Moreover, DIBS A/S shall be entitled to raise prices as a result of external events beyond DIBS’ control, including new legislation, public authority requirements, requirements and guidelines of acquirers etc.
Payment terms are 14 days from date of invoice. In the event of late payment, default interest shall be charged subject to the Danish Act on interest including a claims fee according to DIBS A/S’ price list and other collection costs, if necessary.
Unless the Shop has signed up for Pengeinstitutternes Be-talingsservice (“PBS”) automatic payment services, DIBS A/S is entitled to claim a fee for invoicing the Shop.

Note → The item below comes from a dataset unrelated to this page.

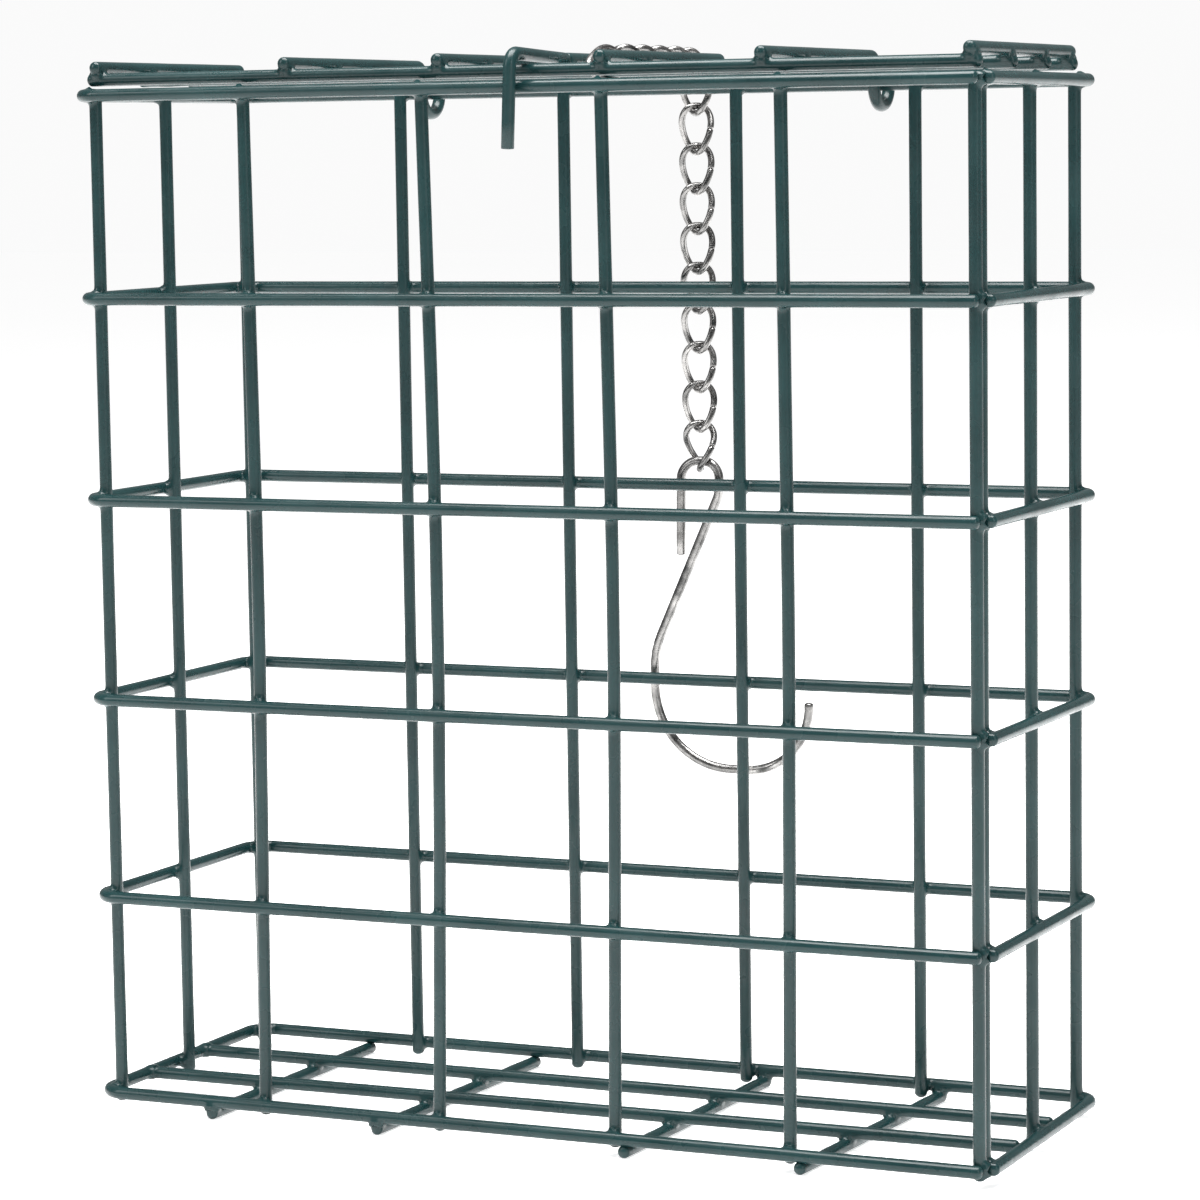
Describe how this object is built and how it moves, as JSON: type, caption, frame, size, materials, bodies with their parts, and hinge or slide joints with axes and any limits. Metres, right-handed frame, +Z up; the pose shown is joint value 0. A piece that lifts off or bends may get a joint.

Subject to third party rights DIBS A/S is entitled to claim any copyright of the payment solution and the Shop acquires the right of use, subject to the Agreement, only during the period for which the Agreement is valid.
The Agreement shall come into force when signed by the Shop. The shop will subsequently receive username and password.
Termination shall be made in writing (for instance by e-mail) and by three months’ prior notice for termination at the end of a month. DIBS A/S shall acknowledge receipt of any termination.
Where a party fails to perform his contractual obligations, the other party shall be entitled to terminate the Agreement at 2 weeks’ prior written notice within which period the party in breach shall be entitled to remedy the breach. In the event of termination, the Shop’s access to the payment solutions shall be suspended.
If the Shop fails to pay for the use of the payment solution on the due date of payment, the Shop has materially breached its obligations under the Agreement and conse-quently DIBS A/S is with immediate effect and without any notice entitled to (i) cancel the Agreement and (ii) to cut of the Shops access to the payment solution. The same shall apply if the Shop fails to comply with current legislation, public authority requirements, requirements and guidelines of acquirers, DIBS A/S’ guidelines or similar.
When the Agreement is terminated, the Shop shall not be entitled to refer to or otherwise use DIBS A/S' name or logo.
If, due to events for which DIBS A/S is responsible, it is not possible to use the payment solution, DIBS A/S shall be entitled and under an obligation to commence remedy within the same working day if the problem is reported before 12 o’clock or otherwise on the next working day at the latest. "Working day” means all days of the week other than Saturday, Sunday and Holidays and Constitution day (5 June), New Years day and Christmas Eve (24 December). Reporting of errors and telephone support are provided Monday - Friday 9.30 am to 4 pm. Recovery shall be made free of charge unless the error or defect or deficiency is caused by events for which the Shop is responsible. If so, DIBS A/S reserves the right to charge the Shop for the hours spent according to general charges.
If DIBS A/S fails to perform contractual obligations regarding the guaranteed uptime the fee for the relevant quarter shall be reduced accordingly. The reduction shall be calculated according to the difference between the guaranteed and the actual uptime for the said quarter. The Shop shall not be entitled to default powers other than the powers stated above in the event DIBS A/S fails to perform the contractual obligations regarding the guaranteed uptime.
DIBS A/S shall be liable only for the Shop’s direct loss and disclaim any liability for business interruption or loss of profits, loss of data, loss in connection with mutilation of data and any other indirect loss.
DIBS A/S’ liability for damages to the Shop cannot exceed an amount equivalent to the Shop’s total payment subject to this Agreement for the prior 12 months regardless of the reason for or scope of the loss.
The Shop shall indemnify DIBS A/S against any loss incurred by DIBS A/S and any expenses and claims against DIBS A/S incurred by a third party due to the Shop’s failure to perform its contractual obligations under the Agreement.
DIBS A/S shall not be liable for any error, crash or other interruptions due to any circumstances beyond DIBS A/S’ control or which are not caused by DIBS A/S’ negligence in the event of gross negligence. Moreover, DIBS A/S shall not be liable for disruptions in connection with any measures that are deemed to be necessary owing to technical, maintenance or operational reasons or required by the authorities.
Unpredictable failure, delay or failed delivery by DIBS A/S' suppliers, strikes, lockout, lack of transport facilities, restrictions imposed by public authorities and similar events of force majeure shall make DIBS A/S exempt from the liabilities subject to the Agreement to the extent and during the period any such event exists.
DIBS A/S shall be entitled to assign the Agreement to a third party. Moreover, DIBS A/S shall be entitled to have its obligations subject to the Agreement performed by a third party.
The Parties shall keep absolute confidentiality on all matters pertaining to the other Party’s or a third party’s secrets of which the Parties may gain knowledge in connection with this Agreement. This obligation shall also apply after termination of the Agreement.
This Agreement shall be governed under Danish law and any dispute arising out of or in connection with this Agreement shall be settled by the Danish Maritime and Commercial Court in Copenhagen.